Fellow geneablogger Amy Johnson Crow of No Story Too Small has issued the 52
Ancestors in 52 Weeks Challenge. Basically, we have to post something every week
on a different ancestor, whether a story, picture, or research problem. I'm about a
week behind do I'm publishing a second post this week to catch up. This post is on
my 10x great grandfather Percival Lowell.
Percival Lowell is another of my ancestors so far back on my family tree that I haven't
done much work on him as yet. I know that through him I am somehow related to the
poet James Russell Lowell, and supposedly there's a Plantagenet connection through
him as well. Here's what Ellery Bicknell Crane had to say about Percival in Historic
Homes and Institutions and Genealogical and Personal Memoirs of Worcester County, Massachusetts: With a History of Worcester Society of Antiquity, Volume 2 (Google
eBook)
"(X) Percival Lowell, son of Richard Lowle (9), was born in England, 1571, and died in Newbury, Massachusetts, January 8, 1664. He was sixtyeight years of age when he immigrated to America and ninety-three years old when he died. In England he resided at Kingston, Seymour, England. He and his family had a large mercantile establishment at Bristol, England, under the firm name of Percival Lowe and Co. This firm was composed of Percival, his son John, perhaps son Richard, and possibly son-in-law, William Gerrish, who came over with the Lowells and subsequently married Percival Lowell's daughter, Mrs. Joanna Oliver, widow of John Oliver. The Lowell and Percival families were both wealthy. Percival Lowell came to Newbury, Massachusetts, where his sons John and Richard had already settled, in 1638-39 from Bristol on the ship "Jonathan," possibly not his first trip, as he was a proprietor of Newbury in 1638. He was a freeholder when the town was incorporated March 17, 1742. Percival wrote a poem on the death of Governor Winthrop of Massachusetts, which was printed on a "broadside" and generally circulated.
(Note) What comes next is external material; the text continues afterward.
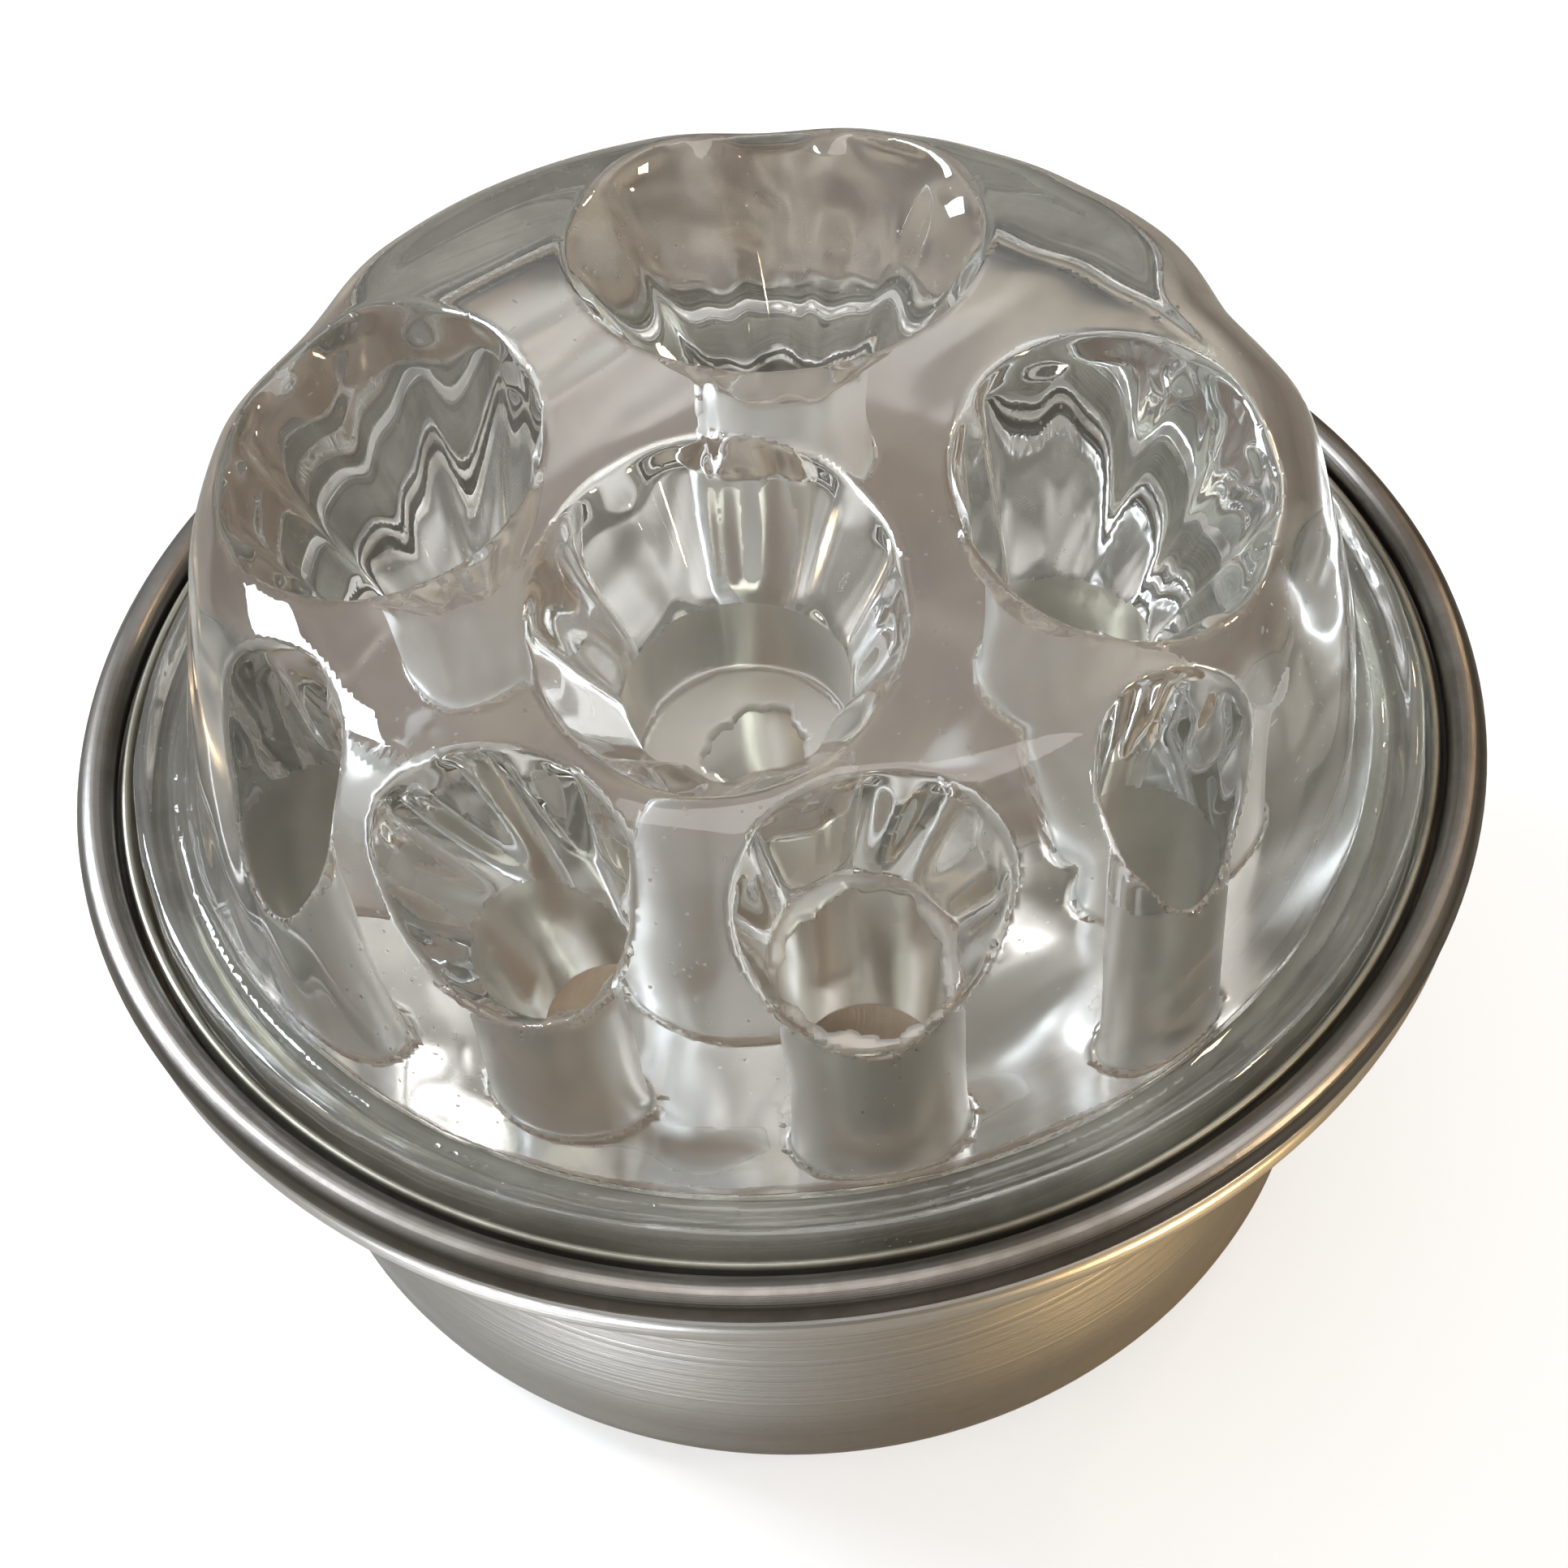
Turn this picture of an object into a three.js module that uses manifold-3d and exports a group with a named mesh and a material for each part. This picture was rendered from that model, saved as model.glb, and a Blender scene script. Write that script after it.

Children of Percival and Rebecca Lowell were:
John, born in England,1595, died at Newbury, Massachusetts, July 10, 1647; married (first) Margaret; married (second), 1639, Elizabeth Goodale. Richard, see forward. Joan, born in England, 1609, died in Newbury, June 14, 1677; married (first), 1639. John Oliver; married (second), in Newbury, April 17, 1644, Captain William Gerrish."
-page72
What impresses me the most about Percival Lowell is this: at age 68 he left a comfortable
life and prosperous business to come to the New World and start all over again, and was
just as successful here as he had been back in England!
4 comments:
Hello cousin! Percival Lowell is my 10th great-grandfather. I, too, was always amazed at his immigrating to the colonies at an older age. And, yes, he has royal ancestry, but I don't have that detail in my tree.
(On a non-genealogical note) It takes a lot of courage for someone to immigrate to a new country (with all of its inherent dangers). It takes even more courage for someone to take that step, when he or she is almost 70 years old. That is amazing...
I've found some of my own ancestors who came to America at an advanced age, too. I wonder if being a doting grandparent would be an additional reason for crossing the seas?
Looking at my family tree Percival would also be my tenth great grandfather through the Nelson family.